- Region 4 DVD cover
- Written by: Jeffrey C. Sherman Cheryl Saban
- Directed by: Mark Griffiths
- Starring: Gregory Harrison; Heidi Noelle Lenhart; Jane Sibbett; Katie Volding; Jake Dinwiddie; John Rhys-Davies;
- Music by: Inon Zur
- Country of origin: United States
- Original language: English

Production
- Executive producers: Lance H. Robbins Cheryl Saban
- Producer: Mike Elliott
- Cinematography: Blake T. Evans
- Editor: John Gilbert
- Running time: 96 minutes
- Production company: Saban Entertainment

Original release
- Network: Fox Family Channel
- Release: August 22, 1999

Related
- Au Pair II: The Fairytale Continues;

= Au Pair (film) =

Au Pair is a 1999 American made-for-television romantic comedy film starring Gregory Harrison and Heidi Noelle Lenhart.
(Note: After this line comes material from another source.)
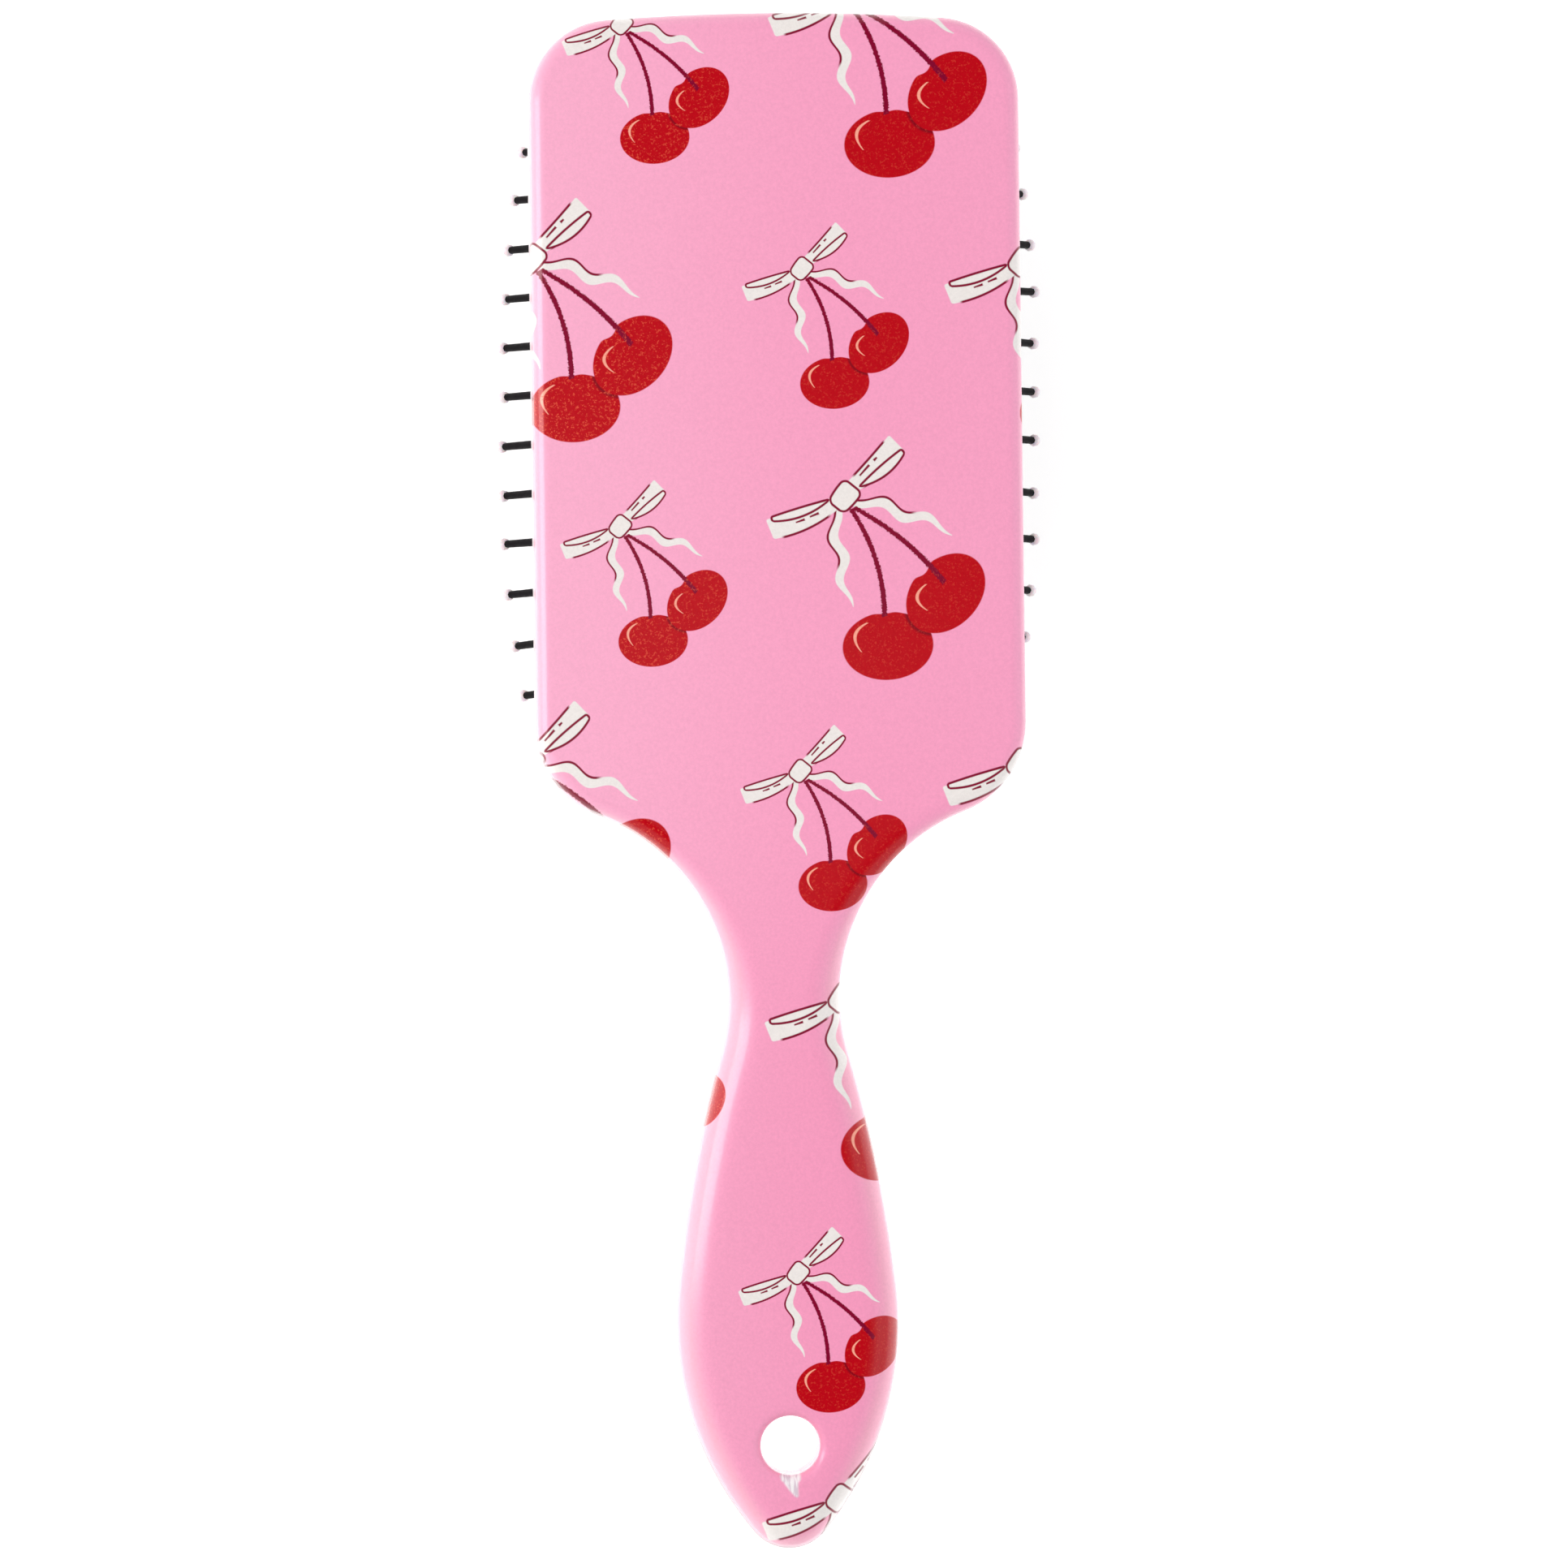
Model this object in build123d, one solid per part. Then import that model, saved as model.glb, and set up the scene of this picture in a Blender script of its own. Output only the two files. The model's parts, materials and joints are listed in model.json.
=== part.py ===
from build123d import *
import math
import os

# Paddle hair brush, set down on the tips of its pins with the printed back up. Millimetres.
# X runs across the brush, Y from the handle's end to the top of the head, Z up.
# The origin lies on the surface that the pins stand on, under the middle of the brush's length.

# Moulded body, seen from above
length = 240.0
head_half_width = 38.4
crown_radius = 370.0  # the head's top edge, very slightly arched
top_corner_radius = 13.0
low_corner_radius = 15.0
low_corner_y = 9.0  # where the straight side of the head ends
waist_half_width = 8.9
neck_radius = 31.0
grip_half_width = 17.5  # the handle at its widest
grip_y = -84.4
shoulder_radius = 51.5
shoulder_turn = 6.3  # degrees of the shoulder arc above the widest point
hang_hole_radius = 4.6
hang_hole_y = -103.5
hang_hole_roll = 1.5  # rolled edge of the hanging hole

# Moulded body, seen from the side
head_thickness = 12.0
back_wall = 2.8
handle_droop = 3.5  # how far the handle's end drops below the head's back
grip_belly = 2.6  # how far the handle's underside bulges below the head's rim
end_lift = 0.2  # how far the underside's end stays below the head's rim
back_edge_radius = 3.6
front_edge_radius = 2.2

# Cushion: a thin rubber dome with a skirt that snaps into a groove inside the head
field_y = 57.8  # middle of the pin field
pad_half_width = 34.5
pad_half_length = 58.3
pad_corner_radius = 20.0
pad_end_radius = 90.0
dome_rise = 10.3
dome_radius = 62.8
dome_end_axis = 2.0  # depth below the rim of the axis that the dome's ends turn about
dome_end_start = 46.2  # half the length of the dome's straight middle
membrane = 1.4
skirt_depth = 3.6
bead_height = 1.2
bead_reach = 1.2
groove_play = 0.2
vent_radius = 1.1

# Pins: nine columns of nylon pins with round tips, standing square on the dome
column_pitch = 7.75
row_pitch = 7.72
pins_in_column = (12, 13, 14, 13, 14, 13, 14, 13, 12)
column_bow = 0.11  # share of its width that a column loses at its ends
bow_half_length = 42.5
pin_reach = 22.7  # from the cushion's skin to the middle of the tip
pin_root_radius = 0.66
pin_end_radius = 0.52
pin_head_radius = 1.2
pin_head_height = 0.7
pin_head_gap = 0.7  # between the pin's head and the inside of the cushion
pin_play = 0.1
tip_radius = 1.0

top = length / 2
end = -length / 2
height = head_thickness + dome_rise + pin_reach + tip_radius
rim_z = height - head_thickness  # the head's front face, which the cushion stands out of
arc_centre = dome_rise - dome_radius  # the dome's arc centre, measured outwards from the rim

# turns the cushion and pins, made standing up from the rim, to point down from the head
place = Pos(0, field_y, rim_z) * Rot(0, 180, 0)


def arc(centre, start, stop):
    """The short arc about centre from start to stop."""
    middle = (start - centre) + (stop - centre)
    return ThreePointArc(start, centre + middle.normalized() * (start - centre).length, stop)


def towards(centre, other, distance):
    """The point that lies distance from centre in the direction of other."""
    return centre + (other - centre).normalized() * distance


def body_outline():
    """The brush seen from above: tangent arcs from the crown round to the handle's nose."""
    crown = Vector(0, top - crown_radius)
    corner_x = head_half_width - top_corner_radius
    corner = Vector(corner_x, crown.Y + math.sqrt((crown_radius - top_corner_radius) ** 2 - corner_x**2))
    low = Vector(head_half_width - low_corner_radius, low_corner_y)
    neck_x = waist_half_width + neck_radius
    neck = Vector(neck_x, low.Y - math.sqrt((low_corner_radius + neck_radius) ** 2 - (neck_x - low.X) ** 2))
    shoulder = Vector(grip_half_width - shoulder_radius, grip_y)
    turn = math.radians(shoulder_turn)
    out = Vector(math.cos(turn), math.sin(turn))
    gap = neck - shoulder - out * shoulder_radius
    flank_radius = (gap.dot(gap) - neck_radius**2) / (2 * (neck_radius - gap.dot(out)))
    flank = shoulder - out * (flank_radius - shoulder_radius)
    drop = grip_y - end
    nose_radius = (shoulder_radius**2 - shoulder.X**2 - drop**2) / (2 * (shoulder_radius - drop))
    nose = Vector(0, end + nose_radius)

    crown_point = towards(crown, corner, crown_radius)
    side_top = Vector(head_half_width, corner.Y)
    side_low = Vector(head_half_width, low_corner_y)
    low_point = towards(low, neck, low_corner_radius)
    neck_point = towards(neck, flank, neck_radius)
    shoulder_point = shoulder + out * shoulder_radius
    nose_point = towards(shoulder, nose, shoulder_radius)
    half = [
        arc(crown, Vector(0, top), crown_point),
        arc(corner, crown_point, side_top),
        Line(side_top, side_low),
        arc(low, side_low, low_point),
        arc(neck, low_point, neck_point),
        arc(flank, neck_point, shoulder_point),
        arc(shoulder, shoulder_point, nose_point),
        arc(nose, nose_point, Vector(0, end)),
    ]
    half = Curve() + half
    return make_face(half + mirror(half, Plane.YZ))


def side_profile():
    """The body seen from the side: a flat head and a handle that droops and swells a little."""
    past = 2.0
    back = Vector(0, height)
    front = Vector(0, rim_z)
    back_end = Vector(end - past, height - handle_droop)
    front_end = Vector(end - past, rim_z - end_lift)
    belly = Vector(grip_y + 10, rim_z - grip_belly)
    edges = [
        Line((top + past, rim_z), (top + past, height)),
        Line((top + past, height), back),
        TangentArc(back, back_end, tangent=(-1, 0)),
        Line(back_end, front_end),
        Spline(front_end, belly, front, tangents=[(1, -0.12), (1, 0)]),
        Line(front, (top + past, rim_z)),
    ]
    return make_face(Plane.YZ * (Curve() + edges))


def rim_edges(body, low, high):
    """The edges that run round the body between two heights."""
    return [
        edge
        for edge in body.edges()
        if low < edge.center().Z < high
        and edge.bounding_box().size.Z < head_thickness / 2
        and edge.bounding_box().size.Y > 0.01
    ]


def is_hole_rim(edge):
    """Whether an edge runs round the hanging hole, on its wall."""
    points = [edge @ share for share in (0.0, 0.4, 0.8)]
    on_wall = all(abs(math.hypot(p.X, p.Y - hang_hole_y) - hang_hole_radius) < 0.01 for p in points)
    return on_wall and edge.bounding_box().size.X > hang_hole_radius / 2


def pad_outline(grow=0.0):
    """The cushion's outline, or one that is a given distance outside it."""
    corner = Vector(pad_half_width - pad_corner_radius, 0)
    end_centre = Vector(0, pad_half_length - pad_end_radius)
    reach = pad_end_radius - pad_corner_radius
    corner = Vector(corner.X, end_centre.Y + math.sqrt(reach**2 - corner.X**2))
    radius = pad_corner_radius + grow
    tip = Vector(0, pad_half_length + grow)
    joint = towards(end_centre, corner, pad_end_radius + grow)
    side = Vector(corner.X + radius, corner.Y)
    quarter = Curve() + [arc(end_centre, tip, joint), arc(corner, joint, side), Line(side, Vector(side.X, 0))]
    half = quarter + mirror(quarter, Plane.YZ)
    return make_face(half + mirror(half, Plane.XZ))


def dome(radius):
    """Everything under a dome of this arc radius: a straight vault with both ends turned down."""
    base = -dome_end_axis
    half = math.sqrt(radius**2 - (arc_centre - base) ** 2)
    crest = arc_centre + radius
    vault = ThreePointArc((-half, base), (0, crest), (half, base))
    section = Curve() + [Line((half, base), (-half, base)), vault]
    face = make_face(Plane.XZ * section)
    straight = extrude(face, amount=dome_end_start, both=True)
    solid = straight
    for side in (1, -1):
        axis = Axis((0, side * dome_end_start, base), (-side, 0, 0))
        solid += revolve(Pos(0, side * dome_end_start, 0) * face, axis, 90)
    return solid


def column_x(column):
    return ((len(pins_in_column) - 1) / 2 - column) * column_pitch


def pin_places(column):
    """Where the pins of one column leave the cushion, as frames whose Z runs along the pin."""
    count = pins_in_column[column]
    places = []
    for row in range(count):
        y = (row - (count - 1) / 2) * row_pitch
        x = column_x(column) * (1 - column_bow * abs(y / bow_half_length) ** 3)
        rise = arc_centre + math.sqrt(dome_radius**2 - x**2)
        past = max(0.0, abs(y) - dome_end_start)
        skin = math.sqrt((rise + dome_end_axis) ** 2 - past**2) - dome_end_axis
        lean = math.degrees(math.asin(x / dome_radius))
        places.append(Pos(x, y, skin) * Rot(0, lean, 0))
    return places


def make_body():
    """The one-piece moulding: head with its recess, neck, handle and hanging hole."""
    slab = Pos(0, 0, rim_z - 2 * grip_belly) * extrude(body_outline(), amount=head_thickness + 4 * grip_belly)
    body = slab & extrude(side_profile(), amount=head_half_width + 1, both=True)
    body = fillet(rim_edges(body, rim_z + head_thickness / 2, height + 1), back_edge_radius)
    body = fillet(rim_edges(body, 0, rim_z + 0.1), front_edge_radius)
    recess_depth = head_thickness - back_wall
    body -= place * Pos(0, 0, -recess_depth) * extrude(pad_outline(groove_play), amount=recess_depth + 1)
    groove = extrude(pad_outline(bead_reach + groove_play), amount=bead_height + 2 * groove_play)
    body -= place * Pos(0, 0, -skirt_depth - groove_play) * groove
    body -= Pos(0, hang_hole_y, height / 2) * Cylinder(hang_hole_radius, 2 * height)
    return fillet([edge for edge in body.edges() if is_hole_rim(edge)], hang_hole_roll)


def cushion_block(inset):
    """The solid that the cushion's skin encloses, or one that is inset by a given thickness."""
    outline = Pos(0, 0, -skirt_depth) * pad_outline(-inset)
    block = dome(dome_radius - inset) & extrude(outline, amount=skirt_depth + dome_rise + 1)
    return block + extrude(outline, amount=skirt_depth - dome_end_axis)


def make_cushion():
    """The rubber dome, its skirt and bead, a hole for each pin and the air vent."""
    bead = extrude(pad_outline(bead_reach) - pad_outline(-membrane), amount=bead_height)
    pad = cushion_block(0) - cushion_block(membrane) + Pos(0, 0, -skirt_depth) * bead
    hole = Cylinder(pin_root_radius + pin_play, 6 * membrane)
    holes = [spot * hole for column in range(len(pins_in_column)) for spot in pin_places(column)]
    holes.append(Pos(0, 0, dome_rise) * Cylinder(vent_radius, 6 * membrane))
    return place * (pad - holes)


def make_pin():
    """One pin about its own axis: tapered shaft and the flat head that holds it inside the cushion."""
    shoulder = -membrane - pin_head_gap
    flat_end = pin_reach - math.sqrt(tip_radius**2 - pin_end_radius**2)
    points = [
        (0, shoulder - pin_head_height),
        (pin_head_radius, shoulder - pin_head_height),
        (pin_head_radius, shoulder),
        (pin_root_radius, shoulder),
        (pin_end_radius, flat_end),
        (0, flat_end),
    ]
    return revolve(make_face(Plane.XZ * Polyline(*points, close=True)), Axis.Z)


def make_tip():
    """One round tip, flat where it meets the pin's end."""
    flat = math.sqrt(tip_radius**2 - pin_end_radius**2)
    below = Pos(0, 0, -flat - tip_radius) * Cylinder(2 * tip_radius, 2 * tip_radius)
    return Pos(0, 0, pin_reach) * (Sphere(tip_radius) - below)


os.makedirs("parts", exist_ok=True)
export_step(make_body(), "parts/brush_body.step")
export_step(make_cushion(), "parts/cushion_pad.step")
pin = make_pin()
tip = make_tip()
for column in range(len(pins_in_column)):
    spots = pin_places(column)
    number = column + 1
    export_step(Compound(children=[place * spot * pin for spot in spots]), f"parts/pins_{number}.step")
    export_step(Compound(children=[place * spot * tip for spot in spots]), f"parts/tips_{number}.step")
    x = column_x(column)
    skin = arc_centre + math.sqrt(dome_radius**2 - x**2)
    print(f"column {number}: base x {-x:.2f}, skin z {rim_z - skin:.2f}, {len(spots)} pins")
print(f"height {height:.2f}, rim z {rim_z:.2f}")
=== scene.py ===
import json
import math

import bmesh
import bpy
from mathutils import Matrix, Vector

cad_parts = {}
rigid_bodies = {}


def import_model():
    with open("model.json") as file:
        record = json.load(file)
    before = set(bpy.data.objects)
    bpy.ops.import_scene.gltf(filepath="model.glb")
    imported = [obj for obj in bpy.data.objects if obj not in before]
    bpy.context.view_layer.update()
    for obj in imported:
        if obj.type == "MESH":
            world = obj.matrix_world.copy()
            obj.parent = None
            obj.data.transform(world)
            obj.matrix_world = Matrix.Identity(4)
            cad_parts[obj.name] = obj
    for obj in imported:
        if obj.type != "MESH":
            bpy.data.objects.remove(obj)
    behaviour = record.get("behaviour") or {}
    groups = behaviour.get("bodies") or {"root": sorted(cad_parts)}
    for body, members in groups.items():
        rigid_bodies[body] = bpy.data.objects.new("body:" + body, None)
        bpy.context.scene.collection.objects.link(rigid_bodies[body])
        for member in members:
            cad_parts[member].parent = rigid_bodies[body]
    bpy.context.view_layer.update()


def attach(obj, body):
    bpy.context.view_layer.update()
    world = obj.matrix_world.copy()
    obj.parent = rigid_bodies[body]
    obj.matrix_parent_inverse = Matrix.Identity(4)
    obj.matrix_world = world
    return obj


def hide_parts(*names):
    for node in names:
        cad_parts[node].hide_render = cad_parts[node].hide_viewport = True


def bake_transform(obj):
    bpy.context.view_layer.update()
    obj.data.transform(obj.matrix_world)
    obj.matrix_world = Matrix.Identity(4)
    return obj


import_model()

# every size below is in millimetres, in the frame's axes; mm turns it into metres
mm = 0.001

brush = {
    "top": 120.0,
    "end": -120.0,
    "back": 46.0,  # height of the flat printed back
    "rim": 34.0,  # height of the head's front face
    "headHalfWidth": 38.4,
    "crownRadius": 370.0,  # of the slightly curved far end
    "topCornerRadius": 13.0,
    "lowCornerRadius": 15.0,
    "lowCornerY": 9.0,
    "waistHalfWidth": 8.9,
    "neckRadius": 31.0,
    "gripHalfWidth": 17.5,
    "gripY": -84.4,
    "shoulderRadius": 51.5,
    "shoulderTurn": 6.3,  # degrees above the handle's widest point where the flank begins
    "droop": 3.5,  # fall of the handle's back at droopEnd
    "droopEnd": 122.0,
    "belly": 2.6,  # swell of the handle's underside at bellyY
    "bellyY": 74.4,
    "lift": 2.4,  # rise of the underside from the belly to the end
    "headRoll": (2.4, 2.1),  # edge radius on the head, back and front
    "gripRoll": (5.4, 4.4),  # edge radius on the handle, back and front
    "rollBlend": (-4.0, -40.0),  # where the head's edge turns into the handle's
    "draft": 0.35,  # how far the sides lean in towards the back
    "columns": 18,  # faces across the flat sides
}


# how far value lies from low to high, eased at both ends
def between(low, high, value):
    share = min(1.0, max(0.0, (value - low) / (high - low)))
    return share * share * (3 - 2 * share)


def towards(centre, other, distance):
    return centre + (other - centre).normalized() * distance


# points along an arc, each with its outward normal; bulge is -1 where the outline is hollow
def arcPoints(centre, start, stop, steps, bulge=1):
    first = math.atan2(start.y - centre.y, start.x - centre.x)
    last = math.atan2(stop.y - centre.y, stop.x - centre.x)
    turn = (last - first + math.pi) % (2 * math.pi) - math.pi
    radius = (start - centre).length
    points = []
    for step in range(steps):
        angle = first + turn * step / steps
        out = Vector((math.cos(angle), math.sin(angle)))
        points.append((centre + out * radius, out * bulge))
    return points


def linePoints(start, stop, steps):
    return [(start.lerp(stop, step / steps), Vector((1, 0))) for step in range(steps)]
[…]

The film was produced by Saban Entertainment and premiered on Fox Family Channel on August 22, 1999. The film is the first in the Au Pair trilogy.

==Plot==
Jennifer "Jenny" Morgan (Heidi Noelle Lenhart) is a young and intelligent working-class woman who just graduated from UCLA with an MBA. She is engaged to Charlie, a feckless man who intends to spend his summer traveling around Europe. After a job offer falls through, she finds herself searching and responds to a promising job ad for Oliver Caldwell's (Gregory Harrison) company, Caldwell Corporation International (CCI). She gets an interview and is led to believe that it is a copy room position, which she decides to move forward with, thinking it would be a foot into the company. Jenny gets the job and is surprised and overwhelmed when a car and its chauffeur show up at her door, telling her to pack and that she is to leave for Paris in a couple of hours. Through a series of errors, Jenny is baffled to discover that she was hired to be the au pair for Oliver's two children, Katie (Katie Volding) and Alex (Jake Dinwiddie).

==Cast==
- Gregory Harrison as Oliver Caldwell
- Heidi Noelle Lenhart as Jennifer 'Jenny' Morgan
- Jane Sibbett as Vivian Berger
- Katie Volding as Katie Caldwell
- Jake Dinwiddie as Alex Caldwell
- Richard Riehle as Sam Morgan
- Michael Woolson as Charlie Cruikshank
- John Rhys-Davies as Nigel Kent
- Larry Robbins as Ernie
- Pat Elliott as Sutton Parks Employee
- Dávid Ungvári as Receptionist
- Kristin Hansen as Matronly Woman
- Éva Gyetvai as Secretary
- Peter Linka as L.A. Chauffeur
- Caitlin Griffiths as Girl on Plane

== Release ==
The film was originally released in 1999. It has had the most viewers in the network's TV Movie history. The film has been released on Region 4 DVD.